I was hungry and they were ripe.

I can't think of any better reason for having grabbed a few berries off the vines hanging from the side of the road during our walk, except that maybe I've done it hundreds — maybe even thousands — of times before. The birds hadn't gotten them yet. They were free game.

That my husband was taken aback was a surprise to me, but I suppose it shouldn't have been.

He didn't grow up like me, a wild being among wild things on a wild country road. I grew up building forts in jungles of rhododendron and scouting salamanders in the roots of giant oak trees. I grew up skipping rocks and catching frogs.

He grew up in proper suburbs with streets that were planned out and houses that matched. He pitched his basketball at a backboard only for it to bounce off onto a concrete driveway.

He could walk to school.

He often did.

My driveway threw up a dust cloud if I entered too fast.
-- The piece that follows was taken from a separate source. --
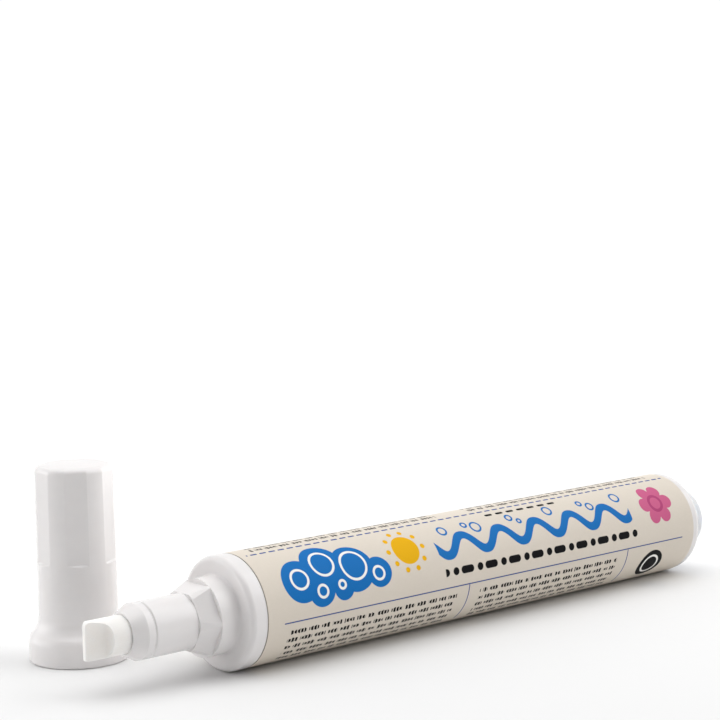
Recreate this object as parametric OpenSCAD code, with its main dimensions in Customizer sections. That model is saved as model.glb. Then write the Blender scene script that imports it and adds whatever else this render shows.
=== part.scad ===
// Stain remover pen with a spring valve behind its chisel nib.
// The open pen lies on its side along X with the nib towards -X.
// Its cap has been pulled off and stands on its mouth beside the nib.
// Millimetres, Z up, origin on the surface below the middle of the whole set.

/* [Barrel and label] */
// Outside diameter of the wrapped barrel and of the collar
pen_d = 17; // [16:0.1:19]
// Length of the barrel tube, mouth to rear end
barrel_l = 96.3; // [80:0.1:110]
// Wall of the barrel tube
barrel_wall = 1.3; // [1.1:0.1:1.4]
// Radius that rounds the barrel's rear edge
barrel_round = 1.2; // [0.6:0.1:1.4]
// Thickness of the wrap label
label_t = 0.1; // [0.08:0.01:0.15]
// Layer of glue between the label and the barrel
label_glue = 0.02; // [0.01:0.01:0.05]
// Bare barrel left behind the label
label_inset = 2.2; // [1.4:0.1:4]
// Gap between the collar and the label
label_gap = 0.15; // [0.05:0.05:0.4]
// Slit left where the two ends of the label meet
label_slit = 0.25; // [0.1:0.05:0.6]

/* [End plug] */
// Diameter of the plug where it leaves the barrel
plug_d = 12; // [11:0.1:13]
// Diameter of the plug at its outer end, before the rounding
plug_end_d = 11; // [10:0.1:11.6]
// Length of plug that shows behind the barrel
plug_out = 5.2; // [4:0.1:9]
// Depth of plug inside the barrel
plug_in = 7.8; // [5:0.1:12]
// Radius that rounds the plug's outer end
plug_round = 2.2; // [1:0.1:3]
// Wall of the hollow plug
plug_wall = 1.2; // [1:0.1:1.6]

/* [Collar, boss and neck] */
// Length of the collar that shows in front of the label
collar_l = 2.7; // [2:0.1:5]
// Radius on the collar's front edge
collar_round = 0.9; // [0.2:0.1:1.1]
// Diameter of the boss that the cap snaps onto
boss_d = 11.5; // [10.8:0.1:12]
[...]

Walking to school would have taken me half a day, even if I cut straight up the mountain.

It's come to my attention very recently that one does not grab berries from hanging bushes in proper suburbs when you're out for a morning walk.

Almost twenty years into marriage, and let's face it: We can still surprise each other.

He doesn't sigh when he digs his toes into river dirt.

He doesn't take a deep breath into his lungs and hold the scent in his nose when we're driving over a freshly paved road.

He doesn't have river shoes, didn't know what river shoes even were until I'd taught him what to do with sneakers that have busted at the seams.

The suburban education he's given me over the years holds. I've learned about people who can drive 5 minutes to the local box store and the lure of something called the Y.

Somehow I always come out with something a little bit different to keep us both on our toes.